Mindset: Prepare to scale. In the opening months, most Presidential campaigns will have far greater internal needs than external. They will be hyper-focused on hiring staff talent at every level, setting up internal communications and building operational infrastructure. The external technology needs will be little beyond a website, CRM, mailer, and a donation processor. This dynamic sharply inverts in the closing months, when campaigns will be entirely externally focused on voters and volunteers, scaling a full analytics program alongside a full suite of voter contact tools. The early- and mid- months will present tempting but dangerous incentives to make “shortcut” technology decisions. It may not matter that your texting platform cannot handle 1000x scale in the early months, but it will surely matter as you compete across multiple states. A tech team must be prepared for the long-game – for the abrupt inversion looming before them. The early technology decisions – emailers, texting tools, donation platforms, relational organizing tools, etc – will face light traffic in the early months but needs will change around the primaries, and then again by general election. At those points, those tools must be able to bear demanding 10x – 1000x scale in a short period of time. If those tools can’t handle that (many won’t be able to), then the team should have a planned migration to a different set of tools more suited for the different use case. Don’t be afraid of this change, embrace it! The transition will be worth it.

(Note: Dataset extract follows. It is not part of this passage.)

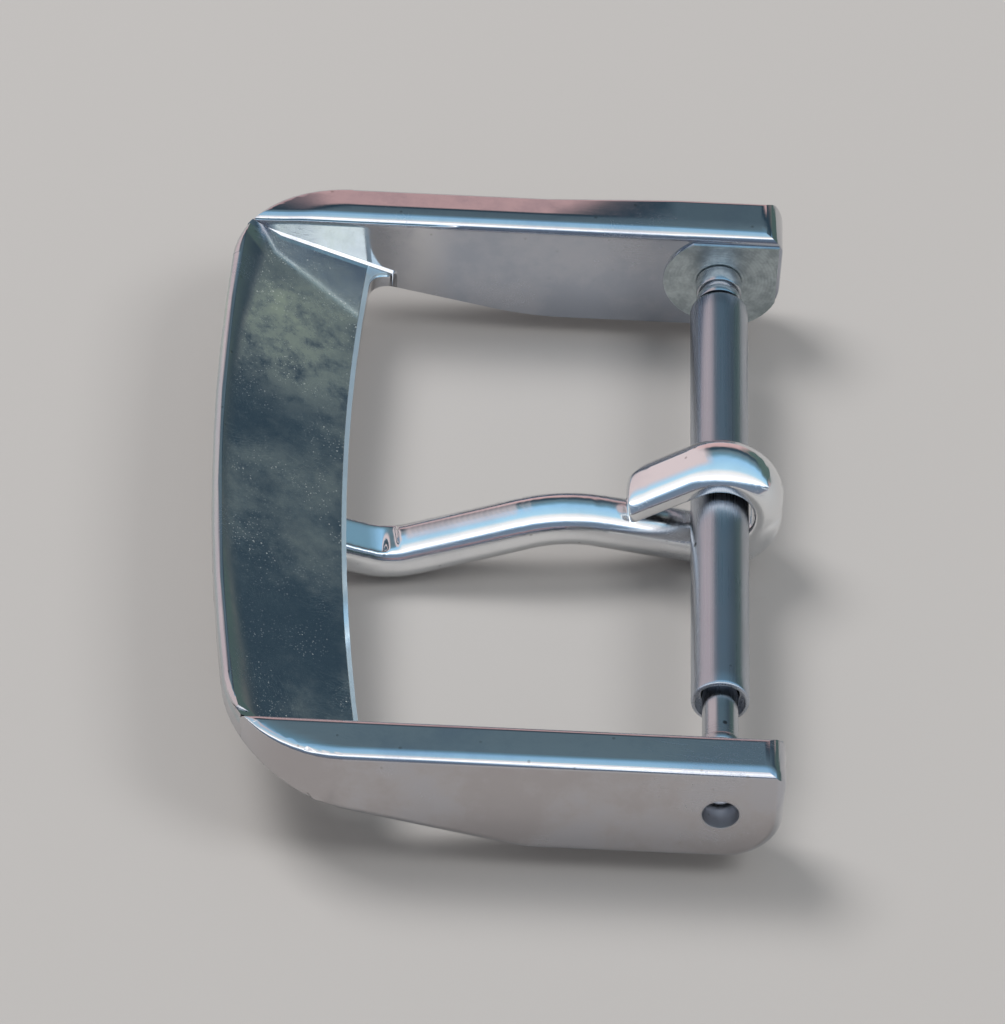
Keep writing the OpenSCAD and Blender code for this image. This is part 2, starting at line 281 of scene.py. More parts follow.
@dataclass(frozen=True)
class Scratches:
    """Sets of fine straight scratches, each in patches of its own."""

    amount: float = 0.6
    turns: tuple[Triple, ...] = ((0.0, 0.0, 8.0), (0.0, 20.0, 72.0), (65.0, 0.0, -38.0))
    stretch: Triple = (420.0, 9000.0, 9000.0)
    line: Band = (0.012, 0.002)
    patch_scale: float = 330.0
    patch_step: float = 90.0
    patch_band: Band = (0.62, 0.72)
    patch_gain: float = 0.2

    def over(self, place: Field) -> Field:
        """Spreads the scratches over a surface.

        Args:
            place: The place on the surface.

        Returns:
            1 in a scratch and 0 beside it.
        """
        low, high = self.patch_band
        band = (low - self.patch_gain * self.amount, high)
        found: Field | None = None
        for number, turn in enumerate(self.turns):
            along = place.turned(turn, self.stretch)
            line = abs(Noise(1.0, 1.0).over(along) - NOISE_MIDDLE).ease(self.line)
            patch = Noise(self.patch_scale + self.patch_step * number, 1.0, band=band)
            line = line * patch.over(place.turned(turn, (1.0, 1.0, 1.0)))
            found = line if found is None else found.most(line)
        return found


# Finishes


@dataclass(frozen=True)
class Finish:
    """What every metal finish of the buckle shares."""

    name: str
    tint: Triple
    gloss: float
    slot: str

    def colour(self, place: Field) -> Field:
        """Returns the colour over the surface."""
        raise NotImplementedError

    def roughness(self, place: Field) -> Field:
        """Returns the roughness over the surface."""
        raise NotImplementedError

    def relief(self, place: Field) -> tuple[Field, float]:
        """Returns the height over the surface, and its depth in metres."""
        raise NotImplementedError

    def metal(self, place: Field) -> Field | float:
        """Returns how far bare metal shows, less under a dull film."""
        return 1.0

    def material(self) -> bpy.types.Material:
        """Makes the material.

        Returns:
            The material, ready for a piece's slots.
        """
        made, bench = new_material(self.name)
        place = bench.place()
        height, depth = self.relief(place)
        bump = bench.add("ShaderNodeBump", None,
                         {"Height": height, "Distance": depth, "Strength": 1.0})
        shader = bench.add("ShaderNodeBsdfPrincipled", {"distribution": "MULTI_GGX"}, {
            "Base Color": self.colour(place),
            "Roughness": self.roughness(place),
            "Metallic": self.metal(place),
            "Normal": bump,
        })
        bench.add("ShaderNodeOutputMaterial", None, {"Surface": shader})
        return made


@dataclass(frozen=True)
class PolishedPlate(Finish):
    """Hand-polished bright plate over a casting or a bent wire.

    A mark's _colour, _gloss and _depth say how far it changes each of the three.
    """

    smudge_tint: Triple = (0.52, 0.53, 0.58)
    smudge: Noise = Noise(330.0, 6.0, 0.68, (0.42, 0.66))
    smudge_colour: float = 0.7
    smudge_gloss: float = 0.10
    speck_tint: Triple = (0.30, 0.28, 0.26)
    speck: Grains = Grains(1900.0, (0.11, 0.05))
    speck_colour: float = 0.5
    speck_depth: float = 0.10
    scratches: Scratches = Scratches()
    scratch_gloss: float = 0.16
    scratch_depth: float = 0.06
    mottle: Noise = Noise(2600.0, 3.0)
    mottle_gloss: float = 0.05
    ripple: Noise = Noise(420.0, 1.5)
    swell: Noise = Noise(150.0, 1.0)
    swell_depth: float = 7.0
    depth: float = 5.0e-6

    def colour(self, place: Field) -> Field:
        """Returns the colour, greyer in the smudges and dark in the specks."""
        plain = (self.smudge.over(place) * self.smudge_colour).mix(self.tint, self.smudge_tint)
        return (self.speck.over(place) * self.speck_colour).mix(plain, self.speck_tint)

    def roughness(self, place: Field) -> Field:
        """Returns the roughness, with smudges, scratches and a fine mottle."""
        return (self.gloss + self.mottle.over(place) * self.mottle_gloss
                + self.scratches.over(place) * self.scratch_gloss
                + self.smudge.over(place) * self.smudge_gloss)

    def relief(self, place: Field) -> tuple[Field, float]:
        """Returns the slight waves of hand polishing, cut by scratches and pits."""
        waves = self.ripple.over(place) + self.swell.over(place) * self.swell_depth
        return (waves - self.scratches.over(place) * self.scratch_depth
                - self.speck.over(place) * self.speck_depth), self.depth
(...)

Tech Stack: In selecting your tech stack, let the strategy of your campaign drive the decisions over what to optimize – if you are a scrappy, lean organization with an early-state-or-bust playbook, your tech stack should reflect your organizational ethos and strategy. The first crossroad decision is a case in point – whether to use a fully-integrated platform with associated proprietary tools or build and integrate individual tools. All-in integrated platforms can look like a silver bullet but sometimes don’t offer the sophistication of better individual tools, while individual tools can struggle with scale, customization and integration challenges.  

Presidential campaigns require next-level expertise and intelligence, and desperately need sophisticated tech tools to meet these unique needs. The tech tools we’ve invested in at Higher Ground Labs are excited to step up to the challenge and help presidential campaigns build lasting tech infrastructure, and our team is excited to continue to move the needle forward in 2020.